# [Exercise task]
Transcribe word for word only the span whose first line is the one with "cad_parts[node].hide_render = cad_parts[node].hide_viewport" and whose last line is the one with "obj.data.transform(world)"; both of those lines belong to it.

╭─ Recorded data

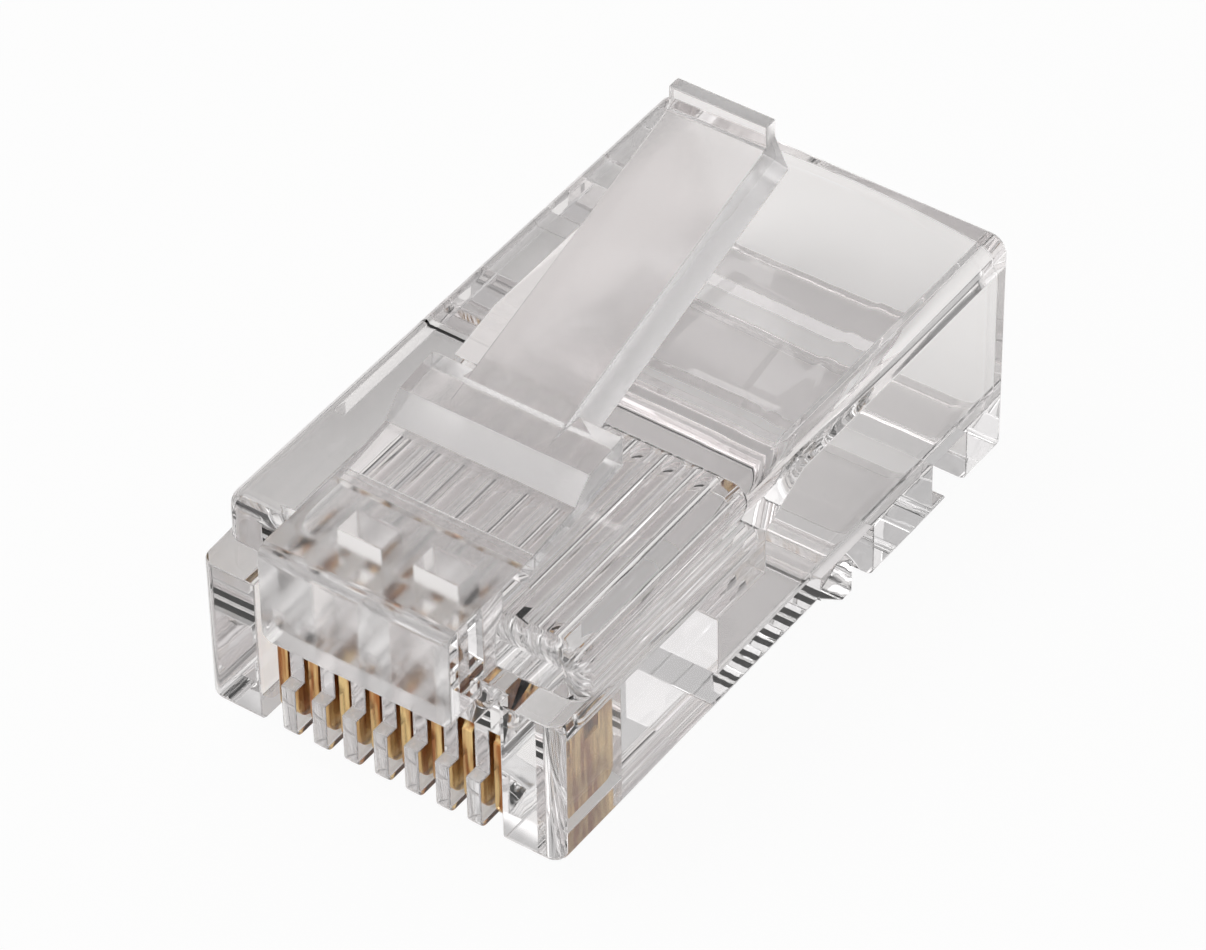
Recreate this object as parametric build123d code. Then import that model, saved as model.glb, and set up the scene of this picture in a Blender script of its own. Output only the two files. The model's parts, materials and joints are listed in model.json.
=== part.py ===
"""Eight-position modular plug in clear polycarbonate, uncrimped, with its gold-plated contacts.

The pieces are drawn in the plug's datum frame: x across the plug, y = 0 at the front faces of
the two corner posts and growing towards the cable end, z = 0 at the sole of the contact end and
growing towards the latch side. Each finished piece is then shifted to the row frame, which has
its origin at the bottom centre of the whole plug's box. All lengths are in millimetres.
"""
from build123d import *
import math
import os

# Outer body
body_width = 11.68
body_length = 21.77
body_height = 6.60
long_edge_radius = 0.55
rear_drop = 1.12
rear_part_start = 15.10
rear_edge_radius = 0.15
sole_edge_radius = 0.25

# Front end: corner posts, ledge between them and the face above them
post_width = 1.84
post_drop = 1.55
post_edge_radius = 0.45
front_face_setback = 1.13
ledge_setback = 0.44
divider_foot_height = 1.75

# Contact slots and their dividers
contact_count = 8
contact_pitch = 1.02
contact_thickness = 0.35
slot_side_clearance = 0.10
slot_roof_height = 3.33

# Contact blades, as they stand before crimping
blade_front = 0.49
blade_length = 3.20
blade_foot = 0.03
blade_shoulder = 2.30
blade_tip = 3.20
blade_front_radius = 0.60
blade_rear_radius = 0.40
tine_count = 3
tine_width = 0.62
blade_end_clearance = 0.05

# Wire channels
channel_diameter = 0.92
channel_axis_height = 3.71
channel_front = 1.72
channel_rear = 10.16

# Cable cavity
cavity_width = 9.60
roof_wall = 0.80
rear_floor_wall = 1.00
front_floor_wall = 0.60
roof_arch_radius = 17.0
cavity_corner_radius = 1.20
ramp_length = 3.23
underchannel_front = 7.90
underchannel_roof = 2.68

# Strain relief: a bar on a thin web, in a window through the sole and both sides
window_front = 12.46
window_roof = 0.80
bar_depth = 1.05
bar_slope_end = 13.74
bar_rear = 14.23
bar_top = 0.15
bar_heel_height = 0.62
web_thickness = 0.30
bar_end_inset = 0.12

# Window near the rear, through the sole and both sides, with a thin flap at its front edge
rear_window_front = 18.15
rear_window_length = 1.75
rear_window_roof = 0.75
flap_length = 0.72
flap_thickness = 0.19

# Nose that carries the latch, and the two wells that keep its walls even
nose_width = 6.20
nose_reach = 0.88
nose_bottom = 4.27
nose_top_radius = 0.40
nose_corner_radius = 0.35
nose_root = 2.70
well_inner = 0.50
well_outer = 1.98
well_front = 1.10
well_rear = 2.03

# Latch
plate_gap = 0.47
plate_thickness = 0.50
hinge_from_front = 2.95
step_foot = 4.82
step_rise = 0.67
plate_climb = 0.26
shoulder_length = 1.52
shoulder_climb = 0.22
shoulder_thickness = 1.05
lever_top_width = 3.20
lever_base_width = 4.10
lever_start = 5.70
lever_slope = 17.5
lever_tip = 16.42
lever_thickness = 0.95
lip_height = 0.60
lip_length = 0.45

# Values that follow from the ones above
slot_width = contact_thickness + 2 * slot_side_clearance
slot_rear = blade_front + blade_length + blade_end_clearance
post_inner = body_width / 2 - post_width
cavity_roof = body_height - roof_wall
channel_roof = channel_axis_height + channel_diameter / 2
ramp_end = channel_rear + ramp_length
rear_sole = -rear_drop
rear_window_rear = rear_window_front + rear_window_length
post_height = body_height - post_drop
hinge_height = body_height + plate_gap
plate_top = hinge_height + plate_thickness
step_top = step_foot + step_rise
step_foot_height = plate_top + plate_climb
step_top_height = step_foot_height + step_rise
shoulder_rear = step_top + shoulder_length
shoulder_top = step_top_height + shoulder_climb
lever_angle = math.radians(lever_slope)
lever_run = lever_tip - lever_start
lever_tip_height = step_top_height + math.tan(lever_angle) * lever_run
lip_front_height = lever_tip_height - math.tan(lever_angle) * lip_length
plug_front = -nose_reach
flush = 1e-3
row_shift = Pos(0, -(plug_front + body_length) / 2, rear_drop)
contact_places = [contact_pitch * (i - (contact_count - 1) / 2) for i in range(contact_count)]


def across(points, width, x=0.0):
    """A prism across the plug: a closed outline of (y, z) points, as wide as stated, centred at x."""
    outline = make_face(Polyline(*points, close=True))
    return Pos(x, 0, 0) * extrude(Plane.YZ * outline, width / 2, both=True)


def block(x_low, x_high, y_low, y_high, z_low, z_high):
    """A block between two corners."""
    centre = Pos((x_low + x_high) / 2, (y_low + y_high) / 2, (z_low + z_high) / 2)
    return centre * Box(x_high - x_low, y_high - y_low, z_high - z_low)


def edges_at(solid, axis, **places):
    """The straight edges along one axis whose middles lie at the places given for x, y or z."""
    found = []
    for edge in solid.edges().filter_by(axis):
        middle = edge.position_at(0.5)
        if all(abs(abs(getattr(middle, name.upper())) - abs(value)) < flush for name, value in places.items()):
            found.append(edge)
    return found


def outer_body():
    """The plug's envelope: front part, lower rear part, stepped and rounded front."""
    half = body_width / 2
    outline = [
        (0, 0),
        (rear_part_start, 0),
        (rear_part_start, rear_sole),
        (body_length, rear_sole),
        (body_length, body_height),
        (front_face_setback, body_height),
        (front_face_setback, post_height),
        (0, post_height),
    ]
    body = across(outline, body_width)
    rounded = edges_at(body, Axis.Y, x=half, z=body_height)
    rounded += edges_at(body, Axis.X, y=front_face_setback, z=body_height)
    rounded += edges_at(body, Axis.Z, x=half, y=front_face_setback)
    body = fillet(rounded, long_edge_radius)
    body = fillet(edges_at(body, Axis.Z, x=half, y=0), post_edge_radius)
    front_sole = [edge for edge in body.edges() if abs(edge.position_at(0.5).Z) < flush]
    front_sole = [edge for edge in front_sole if edge.position_at(0.5).Y < rear_part_start - flush]
    body = fillet(front_sole, sole_edge_radius)
    body = fillet(edges_at(body, Axis.Y, x=half, z=rear_sole), sole_edge_radius)
    rear_face = body.faces().sort_by(Axis.Y)[-1]
    return fillet(rear_face.edges(), rear_edge_radius)


def contact_slots():
    """The slots that the blades stand in, open at the sole and the front."""
    slots = []
    for x in contact_places:
        slots.append(block(x - slot_width / 2, x + slot_width / 2, -1, slot_rear, -1, slot_roof_height))
    outer = contact_places[-1]
    for side in (-1, 1):
        ends = sorted((side * outer, side * post_inner))
        slots.append(block(ends[0], ends[1], -1, slot_rear, -1, slot_roof_height))
    return slots


def front_recess():
    """The space over the dividers' feet, between the posts."""
    return block(-post_inner, post_inner, -1, ledge_setback, divider_foot_height, post_height + 1)


def wire_channels():
    """One round channel over each slot, with a ball-shaped front end and an open rear end."""
    radius = channel_diameter / 2
    start = channel_front + radius
    length = channel_rear + radius - start
    channels = []
    for x in contact_places:
        bore = Pos(x, start + length / 2, channel_axis_height) * Rot(90, 0, 0) * Cylinder(radius, length)
        channels.append(bore + Pos(x, start, channel_axis_height) * Sphere(radius))
    return channels


def nose_wells():
    """Two wells that rise from the contact slots into the nose, one on each side of the middle."""
    wells = []
    for side in (-1, 1):
        ends = sorted((side * well_inner, side * well_outer))
        wells.append(block(ends[0], ends[1], well_front, well_rear, slot_roof_height, hinge_height))
    return wells


def cable_cavity():
    """The hollow for the cable: an arched roof with round corners, ramped down to the channels."""
    half = cavity_width / 2
    floor = rear_sole + rear_floor_wall
    sag = roof_arch_radius - math.sqrt(roof_arch_radius**2 - half**2)
    corners = [(-half, floor), (half, floor), (half, cavity_roof - sag)]
    walls = Polyline((-half, cavity_roof - sag), *corners)
    roof = ThreePointArc((half, cavity_roof - sag), (0, cavity_roof), (-half, cavity_roof - sag))
    section = make_face(Curve() + [walls, roof])
    section = fillet(section.vertices(), cavity_corner_radius)
    tube = extrude(Plane.XZ * section, -(body_length + 1))
    reach = [
        (channel_rear, underchannel_roof),
        (channel_rear, channel_roof),
        (ramp_end, cavity_roof),
        (body_length + 1, cavity_roof),
        (body_length + 1, floor),
        (window_front, floor),
        (window_front, front_floor_wall),
        (underchannel_front, front_floor_wall),
        (underchannel_front, underchannel_roof),
    ]
    return tube & across(reach, cavity_width)


def strain_relief_window():
    """The window behind the front part's sole, open downwards and to both sides."""
    half = body_width / 2 + 1
    return block(-half, half, window_front, rear_part_start, rear_sole - 1, window_roof)


def strain_relief_bar():
    """The bar that crimping pushes up against the cable's jacket, on its thin web."""
    outline = [
        (window_front, 0),
        (bar_slope_end, -bar_depth),
        (bar_rear, -bar_depth),
        (bar_rear, bar_top),
        (bar_slope_end - web_thickness, bar_heel_height),
        (window_front + web_thickness, web_thickness),
        (window_front, web_thickness),
    ]
    return across(outline, body_width - 2 * bar_end_inset)


def rear_window():
    """The window behind the strain relief, less the thin flap that closes part of its mouth."""
    half = body_width / 2 + 1
    mouth = block(-half, half, rear_window_front, rear_window_rear, rear_sole - 1, rear_window_roof)
    flap_rear = rear_window_front + flap_length
    return mouth - block(-half, half, rear_window_front, flap_rear, rear_sole - 2, rear_sole + flap_thickness)


def nose():
    """The nose at the front, with the root of the latch plate on top of it."""
    overlap = front_face_setback + long_edge_radius
    outline = [
        (plug_front, nose_bottom),
        (plug_front, plate_top),
        (hinge_from_front, plate_top),
        (hinge_from_front, hinge_height),
        (nose_root, hinge_height),
        (nose_root, body_height - long_edge_radius),
        (overlap, body_height - long_edge_radius),
        (overlap, nose_bottom),
    ]
    piece = across(outline, nose_width)
    piece = fillet(edges_at(piece, Axis.X, y=plug_front, z=plate_top), nose_top_radius)
    return fillet(edges_at(piece, Axis.Y, x=nose_width / 2, z=nose_bottom), nose_corner_radius)


def housing():
    """The clear moulding without its flexing latch."""
    body = outer_body() - front_recess()
    body += nose()
    body -= contact_slots()
    body -= nose_wells()
    body -= wire_channels()
    body -= cable_cavity()
    body -= strain_relief_window()
    body -= rear_window()
    return body + strain_relief_bar()


def latch():
    """The flexing part of the latch: plate, locking shoulders, lever and thumb lip."""
    plate = across(
        [
            (hinge_from_front, hinge_height),
            (hinge_from_front, plate_top),
            (step_foot, step_foot_height),
            (step_top, step_top_height),
            (shoulder_rear, shoulder_top),
            (shoulder_rear, shoulder_top - shoulder_thickness),
            (step_foot, step_foot_height - plate_thickness),
        ],
        nose_width,
    )
    top = lever_top_width / 2
    base = lever_base_width / 2
    base_height = step_top_height - lever_thickness
    section = [(-base, base_height), (-top, step_top_height), (top, step_top_height), (base, base_height)]
    corners = [(x, lever_start, z) for x, z in section]
    climb = (0, math.cos(lever_angle), math.sin(lever_angle))
    lever = extrude(make_face(Polyline(*corners, close=True)), lever_run / math.cos(lever_angle), dir=climb)
    lip = across(
        [
            (lever_tip - lip_length, lip_front_height - lip_height),
            (lever_tip - lip_length, lever_tip_height + lip_height),
            (lever_tip, lever_tip_height + lip_height),
            (lever_tip, lip_front_height - lip_height),
        ],
        lever_top_width,
    )
    return plate + lever + lip


def contact(x):
    """One contact blade: a round-cornered plate with pointed tines towards the wire."""
    rear = blade_front + blade_length
    gap = (blade_length - tine_count * tine_width) / (tine_count - 1)
    points = [(blade_front, blade_foot)]
    for i in range(tine_count):
        start = blade_front + i * (tine_width + gap)
        points.append((start, blade_tip - tine_width / 2))
        points.append((start + tine_width / 2, blade_tip))
        points.append((start + tine_width, blade_tip - tine_width / 2))
        if i < tine_count - 1:
            points.append((start + tine_width, blade_shoulder))
            points.append((start + tine_width + gap, blade_shoulder))
    points.append((rear, blade_foot))
    blade = across(points, contact_thickness, x)
    blade = fillet(edges_at(blade, Axis.X, y=blade_front, z=blade_foot), blade_front_radius)
    return fillet(edges_at(blade, Axis.X, y=rear, z=blade_foot), blade_rear_radius)


os.makedirs("parts", exist_ok=True)
export_step(row_shift * housing(), "parts/housing.step")
export_step(row_shift * latch(), "parts/latch.step")
for number, place in enumerate(contact_places, start=1):
    export_step(row_shift * contact(place), f"parts/contact_{number}.step")
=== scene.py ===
import json
import logging
import math
from dataclasses import dataclass
from enum import Enum, IntEnum

import bpy
from mathutils import Matrix, Vector


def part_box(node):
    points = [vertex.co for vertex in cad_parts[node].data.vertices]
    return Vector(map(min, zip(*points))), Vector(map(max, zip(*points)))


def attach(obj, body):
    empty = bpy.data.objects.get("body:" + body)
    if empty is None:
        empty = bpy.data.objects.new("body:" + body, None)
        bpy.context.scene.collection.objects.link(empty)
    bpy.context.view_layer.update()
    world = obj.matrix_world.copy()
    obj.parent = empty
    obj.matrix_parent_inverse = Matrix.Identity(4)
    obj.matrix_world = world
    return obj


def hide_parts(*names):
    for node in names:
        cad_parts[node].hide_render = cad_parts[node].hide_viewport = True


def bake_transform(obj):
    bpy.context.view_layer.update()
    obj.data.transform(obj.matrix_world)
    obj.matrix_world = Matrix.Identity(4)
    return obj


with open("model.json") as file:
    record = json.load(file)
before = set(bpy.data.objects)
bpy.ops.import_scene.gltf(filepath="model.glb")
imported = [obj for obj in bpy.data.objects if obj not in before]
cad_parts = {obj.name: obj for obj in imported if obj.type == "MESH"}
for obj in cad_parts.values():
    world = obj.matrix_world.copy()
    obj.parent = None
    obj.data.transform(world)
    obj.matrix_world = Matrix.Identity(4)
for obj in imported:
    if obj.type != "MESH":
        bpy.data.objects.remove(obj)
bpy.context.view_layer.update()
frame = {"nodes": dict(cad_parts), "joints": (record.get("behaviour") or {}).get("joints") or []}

LOG = logging.getLogger("plug")
MM = 0.001


def linear(hex_colour: str) -> tuple[float, float, float, float]:
    """Turn an sRGB hex colour into linear light.

    Args:
        hex_colour: the colour as "#RRGGBB".

    Returns:
        Red, green, blue and an alpha of 1.
    """
    values = []
    for start in (1, 3, 5):
        share = int(hex_colour[start:start + 2], 16) / 255
        values.append(share / 12.92 if share <= 0.04045 else ((share + 0.055) / 1.055) ** 2.4)
    return (values[0], values[1], values[2], 1.0)


def add_node(tree: bpy.types.NodeTree, kind: str, settings: dict | None = None,
             **links: object) -> bpy.types.Node:
    """Add one node with its settings, its socket values and its links.

    Args:
        tree: the node tree that gets the node.
        kind: the node's type name.
        settings: properties of the node itself, such as its operation.
        links: a value or an output socket for each input, by its name, or by an i and its number.

    Returns:
        The new node.
    """
    node = tree.nodes.new(kind)
    for name, value in (settings or {}).items():
        setattr(node, name, value)
    for name, value in links.items():
        numbered = name[0] == "i" and name[1:].isdigit()
        socket = node.inputs[int(name[1:])] if numbered else node.inputs[name.replace("_", " ")]
        if isinstance(value, bpy.types.NodeSocket):
            tree.links.new(value, socket)
        else:
            socket.default_value = value
    return node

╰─

# [Solution to this problem]
        cad_parts[node].hide_render = cad_parts[node].hide_viewport = True


def bake_transform(obj):
    bpy.context.view_layer.update()
    obj.data.transform(obj.matrix_world)
    obj.matrix_world = Matrix.Identity(4)
    return obj


with open("model.json") as file:
    record = json.load(file)
before = set(bpy.data.objects)
bpy.ops.import_scene.gltf(filepath="model.glb")
imported = [obj for obj in bpy.data.objects if obj not in before]
cad_parts = {obj.name: obj for obj in imported if obj.type == "MESH"}
for obj in cad_parts.values():
    world = obj.matrix_world.copy()
    obj.parent = None
    obj.data.transform(world)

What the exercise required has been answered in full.